The nonprofit—founded by Chico State students, who formed a partnership with the city and the university—is commemorating its 45th anniversary with a series of events marking its accomplishments. The latest was last Tuesday (June 12), coinciding with National Homeownership Month, when CHIP broke ground on a 23-home project in Corning. Meanwhile, Quezada said, a 38-home development is nearing completion in Orland, where CHIP also has a parcel prepped for 33 homes; building continues in Cottonwood (32 houses) and Oroville (eight). Planning is underway for a Chico rental complex, next to CHIP’s Murphy Commons, across from Marsh Junior High.
“City-centric to now multiple counties, I think, is an excellent example of the impact we’ve had—and the continued need,” Zappettini said during a recent interview.
Including all its services—housing, property management, education and support—CHIP’s footprint covers seven counties. The organization has built over 2,000 housing units.
“CHIP has a great staff and a system in place to continue building those houses,” said Dave Burkland, a former Chico city manager who chairs CHIP’s board. He referred to construction of houses as “the most significant thing” CHIP does, evidenced by “the number of people who are in safe, decent housing in Orland, Gridley, Red Bluff, Corning, Cottonwood, Oroville”—and, of course, Chico.
Burkland worked at CHIP for nine years starting in 1983, the week after Ferrier joined as assistant director. Burkland was a contractor; because the organization used his license in credentialing for its work, he simultaneously served as a board member from his first day as an employee. Before leaving for a job in the city’s housing department, he’d earned the nickname “Dr. Rehab.”
CHIP initially focused on rehabilitating low-income housing in south Chico. By the late 1970s, the board looked to build new housing, which it did in the early ’80s in Oroville (11 self-help houses) and east Chico (66-unit co-op Turning Point Commons and 33-unit rental property La Vista Verde).

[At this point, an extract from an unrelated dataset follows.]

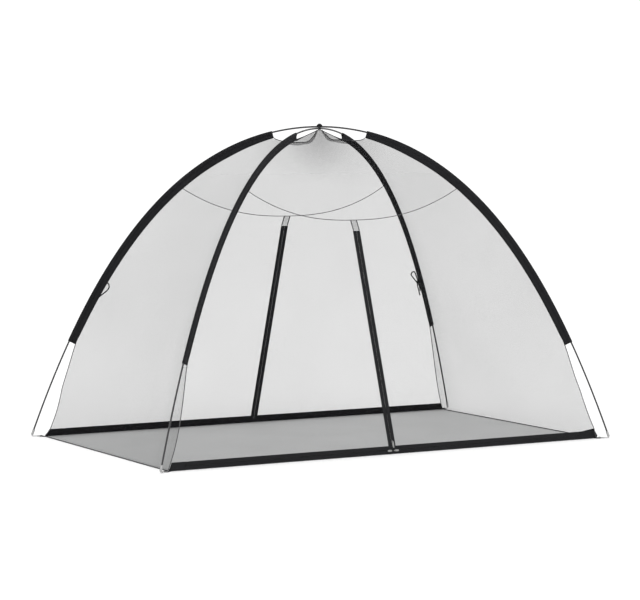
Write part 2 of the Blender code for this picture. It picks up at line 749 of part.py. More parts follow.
def make_hem(door):
    """The hem band with the lower half of the hem zip, and its full height past the zip's ends."""
    (_, top_w), (end_x, end_w) = door.fold(1)
    slope = (end_x - BAND_WIDTH / 2) / (end_w - top_w)
    end, foot = HALF_LENGTH - HEM_END_INSET, HALF_LENGTH - HEM_FOOT_INSET
    low = end_w - TAPE_GAP / 2
    past = end_x - (BAND_WIDTH - end_w) * abs(slope) + FOLD_GAP * 2
    notch = end_x + FOLD_GAP * 2
    outline = [(-foot, HEM_RISE), (foot, HEM_RISE), (end, BAND_WIDTH), (past, BAND_WIDTH), (notch, low)]
    outline += [(-notch, low), (-past, BAND_WIDTH), (-end, BAND_WIDTH)]
    plate(f"{DOOR_NAMES[door.side]}_hem_band", [outline], TAPE, "black_cloth", door.matrix)


def make_patch(door):
    """The translucent patch from the zip's top to the seam."""
    low = door.point(0, door.top + GAP)
    high = seam_point(door.side, 0)
    up = (high - low).normalized()
    length = (high - low).length - EDGE_INSET
    half = BAND_WIDTH / 2 - GAP
    outline = [(-half, GAP), (half, GAP), (half, length), (-half, length)]
    plate(f"{DOOR_NAMES[door.side]}_zip_patch", [outline], NET, "patch", frame(low, door.along, up))


def slider_outline():
    """The side view of a slider: its body, and the eye that the pull's bar turns in."""
    half = SLIDER_LENGTH / 2
    eye = EYE_LENGTH / 2
    wall = eye + EYE_WALL
    top = SLIDER_BODY + EYE_HEIGHT
    outer = [(-half, 0), (half, 0), (half, SLIDER_BODY / 2), (wall, SLIDER_BODY), (wall, top + EYE_WALL / 2)]
    outer += [(wall - EYE_WALL / 2, top + EYE_WALL), (EYE_WALL / 2 - wall, top + EYE_WALL)]
    outer += [(-wall, top + EYE_WALL / 2), (-wall, SLIDER_BODY), (-half, SLIDER_BODY / 2)]
    inner = [(-eye, SLIDER_BODY), (eye, SLIDER_BODY), (eye, top), (-eye, top)]
    return [outer, inner]


def make_slider(name, door, middle, travel, pull_length, pivots):
    """A slider on a half tape, and its pull, which points the other way from travel."""
    across = door.out.cross(travel)
    seat = door.point(*middle, TAPE / 2 + GAP)
    slider = frame(seat, travel, door.out)
    plate(name, slider_outline(), SLIDER_WIDTH, "grey_metal", slider, pivots[0])
    axis = seat + door.out * (SLIDER_BODY + EYE_HEIGHT / 2)
    bar, arm = PULL_BAR / 2, SLIDER_WIDTH / 2 + CLEARANCE / 2 + GAP
    side = arm + PULL_ARM
    end = pull_length - bar
    outer = [(bar, -side), (bar, side), (-end * PULL_SHOULDER_SHARE, side), (-end, side * PULL_END_SHARE)]
    outer += [(-end, -side * PULL_END_SHARE), (-end * PULL_SHOULDER_SHARE, -side)]
    inner = [(-bar, -arm), (-bar, arm), (-PULL_WINDOW, arm), (-PULL_WINDOW, -arm)]
    plate(f"{name}_pull", [outer, inner], PULL_CLOTH, "grey_metal", frame(axis, travel, across), pivots[1])
    return axis


def pull_axis(door, middle):
    """Where a slider's pull turns."""
    return door.point(*middle, TAPE / 2 + GAP + SLIDER_BODY + EYE_HEIGHT / 2)


def make_door(side):
    """One long side: hem, patch, two flaps, their fixed sides, and the sliders."""
    door = Door(side)
    where = DOOR_NAMES[side]
    make_hem(door)
    make_patch(door)
    slider_x = TAPE_GAP / 2 + SLIDER_WIDTH / 2 + PULL_ARM + CLEARANCE
    for hand in (-1, 1):
        make_door_side(f"{where}_door_side_{door.name(hand)}", door, hand)
        _, (end_x, end_w) = door.fold(hand)
        hinge = empty(f"{where}_flap_{door.name(hand)}_hinge", door.point(end_x, end_w))
        make_flap(door, hand, hinge)
        middle = (hand * HEM_SLIDER_OFFSET, door.zip - HEM_SLIDER_DROP)
        name = f"{where}_hem_slider_{door.name(hand)}"
        track = empty(f"{name}_track", door.point(*middle))
        pin = empty(f"{name}_pull_pivot", pull_axis(door, middle))
        make_slider(name, door, middle, -door.along * hand, HEM_PULL_LENGTH, (track, pin))
    middle = (slider_x, DOOR_SLIDER_HEIGHT)
    name = f"{where}_door_slider"
    track = empty(f"{name}_track", door.point(*middle))
    pin = empty(f"{name}_pull_pivot", pull_axis(door, middle))
    make_slider(name, door, middle, door.up, DOOR_PULL_LENGTH, (track, pin))


# The rest


def make_floor():
    """The floor sheet, its corners cut across for the tabs, and the bindings on its short sides."""
    long_half = HALF_LENGTH - SIDE_BINDING_WIDTH - GAP
    wide_half = HALF_WIDTH - 2 * TAPE - GAP
    cut = CORNER_RADIUS - CORNER_CUT
    at_side = (cut - wide_half * DIAGONAL.y) / DIAGONAL.x
    at_end = (cut - long_half * DIAGONAL.x) / DIAGONAL.y
    quarter = [(long_half, at_end), (at_side, wide_half)]
    outline = [*quarter, *[(-x, y) for x, y in reversed(quarter)]]
    outline += [(-x, -y) for x, y in outline]
    flat = Matrix.Translation((0, 0, FLOOR_CLOTH / 2))
    plate("floor", [outline], FLOOR_CLOTH, "floor", flat)
    reach = at_end - SIDE_BINDING_HEIGHT
    for side, name in ((-1, "left"), (1, "right")):
        low, high = sorted((side * HALF_LENGTH, side * (HALF_LENGTH - SIDE_BINDING_WIDTH)))
        block(f"side_binding_{name}", (low, -reach, 0), (high, reach, SIDE_BINDING_HEIGHT), "binding")


def make_crown():
    """The cord that ties the crossed poles, its knot on top, and the cap under it that gathers the canopy."""
    cord = TIE_CORD / 2
    top = ARCH_HEIGHT + POLE_DIAMETER + GAP + CLEARANCE + cord
    foot = PEAK_HEIGHT
    half = POLE_DIAMETER / 2 / DIAGONAL.x + CLEARANCE + cord
    middle, reach = (top + foot) / 2, (top - foot) / 2
    loop = []
    for k in range(TIE_STEPS):
        angle = 2 * math.pi * k / TIE_STEPS
        side = max(-1, min(1, math.cos(angle) * TIE_SQUARE_SHARE))
        loop.append((0, half * side, middle + reach * math.sin(angle)))
    tie = as_mesh(tube("crown_tie", loop, cord, "black_cloth", sides=6, closed=True))
    tie.name = "crown_tie"
    mesh = bpy.data.meshes.new("crown_cap")
    cap = bmesh.new()
    bmesh.ops.create_cone(
        cap,
        cap_ends=True,
        segments=CAP_STEPS,
        radius1=CROWN_CAP_RADIUS,
        radius2=CROWN_CAP_RADIUS / 2,
        depth=CROWN_CAP_HEIGHT,
    )
    cap.to_mesh(mesh)
    cap.free()
    sew(tie, add("crown_cap", mesh, "black_cloth", Matrix.Translation((0, 0, PEAK_HEIGHT))))
    mesh = bpy.data.meshes.new("crown_knot")
    knot = bmesh.new()
    bmesh.ops.create_uvsphere(knot, u_segments=KNOT_STEPS, v_segments=KNOT_STEPS // 2, radius=TIE_KNOT / 2)
    knot.to_mesh(mesh)
    knot.free()
    sew(tie, add("crown_knot", mesh, "black_cloth", Matrix.Translation((0, 0, top + TIE_KNOT / 2 - cord / 2))))


def make_tie_backs():
    """A cord loop on the back side of each back ridge, to hold a rolled flap."""
    start = RIDGE.at_height(TIE_BACK_HEIGHT)
    seat = (BINDING_DIAMETER + TIE_BACK_CORD) / 2 + GAP
    for side, name in ((-1, "left"), (1, "right")):
        across = Vector((-side * DIAGONAL.y, DIAGONAL.x, 0))
        loop = []
        for k in range(TIE_STEPS):
            angle = 2 * math.pi * k / TIE_STEPS
            length = start + TIE_BACK_LENGTH * (1 - math.cos(angle)) / 2
            out = seat + TIE_BACK_WIDTH * (1 + math.sin(angle)) / 2
            loop.append(RIDGE.point((side, 1), length) + across * out)
        tube(f"tie_back_{name}", loop, TIE_BACK_CORD / 2, "black_cloth", sides=6, closed=True)


LIFT = (POLE_DIAMETER + GAP) / 2
LOWER_ARCH = Arch((1, 1), ARCH_HEIGHT - LIFT)
UPPER_ARCH = Arch((1, -1), ARCH_HEIGHT + LIFT)
ARCHES = {"front_left": LOWER_ARCH, "back_right": LOWER_ARCH, "front_right": UPPER_ARCH, "back_left": UPPER_ARCH}
MEAN_ARCH = Arch((1, 1), ARCH_HEIGHT)
RIDGE = Ridge(MEAN_ARCH)


def main():
    for obj in list(bpy.data.objects):
        bpy.data.objects.remove(obj)
    for name in ("mosquito_net_tent", "guides"):
        bpy.context.scene.collection.children.link(bpy.data.collections.new(name))
    make_pole("lower_pole", LOWER_ARCH)
    make_pole("upper_pole", UPPER_ARCH)
    for name, corner in CORNERS.items():
        arch = ARCHES[name]
        sleeve = make_sleeve(f"sleeve_{name}", corner, arch)
        route = [RIDGE.point(corner, stop) for stop in RIDGE.stops]
        sew(sleeve, as_mesh(tube(f"ridge_binding_{name}", route, BINDING_DIAMETER / 2, "black_cloth", sides=6)))
        make_tip(f"pole_tip_{name}", corner, arch)
        make_tab(f"corner_tab_{name}", corner)
        make_pin(f"corner_pin_{name}", corner, arch)
    make_floor()
    for side, name in DOOR_NAMES.items():
        make_roof(f"roof_{name}", side)
        seam = [seam_point(side, -1 + 2 * k / PANEL_COLUMNS) for k in range(PANEL_COLUMNS + 1)]
        seam[0], seam[-1] = (mix(seam[0], seam[1], SEAM_END_SHARE), mix(seam[-1], seam[-2], SEAM_END_SHARE))
        tube(f"seam_{name}", seam, BINDING_DIAMETER / 2, "binding", sides=6)
        make_door(side)
    make_end_wall("end_wall_left", -1)
    make_end_wall("end_wall_right", 1)
    make_crown()
    make_tie_backs()


main()
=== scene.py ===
import math

import bmesh
import bpy
import numpy as np
from mathutils import Matrix, Vector


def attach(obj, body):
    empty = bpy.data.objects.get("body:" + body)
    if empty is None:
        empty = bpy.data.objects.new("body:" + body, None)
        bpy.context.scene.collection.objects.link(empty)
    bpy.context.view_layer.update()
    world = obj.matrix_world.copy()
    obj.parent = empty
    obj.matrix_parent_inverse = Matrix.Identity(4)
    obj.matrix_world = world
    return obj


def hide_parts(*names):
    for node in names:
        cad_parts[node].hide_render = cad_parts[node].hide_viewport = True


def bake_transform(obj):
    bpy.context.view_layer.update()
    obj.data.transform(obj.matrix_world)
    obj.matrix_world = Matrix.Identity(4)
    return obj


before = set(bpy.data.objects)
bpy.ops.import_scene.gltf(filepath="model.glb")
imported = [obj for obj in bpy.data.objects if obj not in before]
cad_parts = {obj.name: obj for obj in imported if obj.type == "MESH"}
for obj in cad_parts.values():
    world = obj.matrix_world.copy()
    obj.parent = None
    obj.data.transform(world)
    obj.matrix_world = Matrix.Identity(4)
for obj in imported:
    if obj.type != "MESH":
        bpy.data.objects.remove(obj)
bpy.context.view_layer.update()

# The tent's sizes, in metres
HALF_LENGTH, HALF_WIDTH = 1.0, 0.6
HEIGHT = 1.305
CORNER_RADIUS = math.hypot(HALF_LENGTH, HALF_WIDTH)
FOOT_RADIUS = CORNER_RADIUS + 0.0545
DIAGONAL = Vector((HALF_LENGTH / CORNER_RADIUS, HALF_WIDTH / CORNER_RADIUS, 0))
POLE = 0.007
LIFT = (POLE + 0.0003) / 2
SECTIONS = 7
FERRULE_REACH, FERRULE_WIDTH = 0.0275, 1.33
TUBE_INSET, ELASTIC_INSET = 0.0111, 0.03
SLEEVE_TOP, SLEEVE_FOOT = 0.198, CORNER_RADIUS - 0.109
SLEEVE_BEND = 0.0057
SLEEVE_EDGE = 0.0279
SLEEVE_CLOTH = 0.0007
RIDGE_DEPTH = 0.0287
RIDGE_WIRE = 0.0017
PEAK = 1.2945
RIDGE_TOP, NET_TOP = 0.0118, 0.0125
RIDGE_LIFT, LIFT_REACH = 0.009, 0.18
CROWN_SLACK = 0.005
RIM_START = 0.135

# The ridges' line near the crown as (radius, height), and shares of radius and height of its last stretch
CROWN_LINE = (
    *((RIDGE_TOP, PEAK), (0.0189, 1.2783), (0.0282, 1.2661), (0.040, 1.2509), (0.052, 1.2415)),
    *((0.070, 1.2395), (0.096, 1.2390), (0.130, 1.2380), (0.165, 1.2422), (0.184, 1.2480)),
)
FOOT_SHARES = ((0.27, 0.68), (0.57, 0.335), (0.87, 0.08))

# How far out each ridge's foot lies from the plain line: heights, then offsets
FOOT_SLACK = {
    (-1, -1): ((0.0055, 0.024, 0.075, 0.16, 0.25, 0.376), (0.004, 0.004, -0.004, -0.009, -0.008, 0)),
    (1, -1): ((0.0055, 0.04, 0.14, 0.20, 0.26, 0.396), (0.004, 0.014, 0.014, 0.012, 0.006, 0)),
    (-1, 1): ((0.0055, 0.028, 0.10, 0.21, 0.37), (0, -0.006, -0.003, 0.005, 0)),
    (1, 1): ((0, 1), (0, 0)),
}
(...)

“Over time … we became more of a developer than just a neighborhood nonprofit,” said Ferrier, who four months ago became housing director for the Rural Community Assistance Corp., a financing nonprofit. He’s moving to Portland but plans to return for CHIP’s Rock the House fundraiser Nov. 16 at the Sierra Nevada Big Room.
In transitioning from CHIP’s grassroots origins, Ferrier continued, “the board had to make a conscious decision to grow in a way that [meant] we weren’t the same, small, close-knit organization—and, yet, we were able to have a much greater impact.”
Around the time of this shift, in 1978, a recent law school graduate named Andy Holcombe arrived at a town he’d never heard of as an AmeriCorps VISTA volunteer. He intended to go into the Peace Corps—destination: Senegal—but accepted an assignment to Butte County Legal Services (now Legal Services of Northern California) to work on housing issues. Ten VISTA volunteers came to Chico that year; eight went to CHIP, while he worked with CHIP.
“And essentially never left,” Holcombe added.
A housing rights attorney, he served two terms on the Chico City Council (2004-12), including two years as mayor, and joined CHIP’s board in 2015. He said the 45th anniversary presents an opportunity to raise awareness about a group that occasionally meets resistance.
“Our self-help housing developments are a success that benefit not only our clients but [also] a community,” Holcombe said. “Yet there are cities and small towns that aren’t as welcoming as others. Frankly, I don’t get it, because it’s economic development.
“[The anniversary] is an opportunity for us to push that message at a time when it’s needed, because I think our work is getting harder with the costs, more regulations, less funding.”
Added Zappettini: “We want to become a household name…. People in Chico may not know that we’re serving Glenn County and Colusa County and Yuba County, but we are—and we’re pretty darn proud of it.”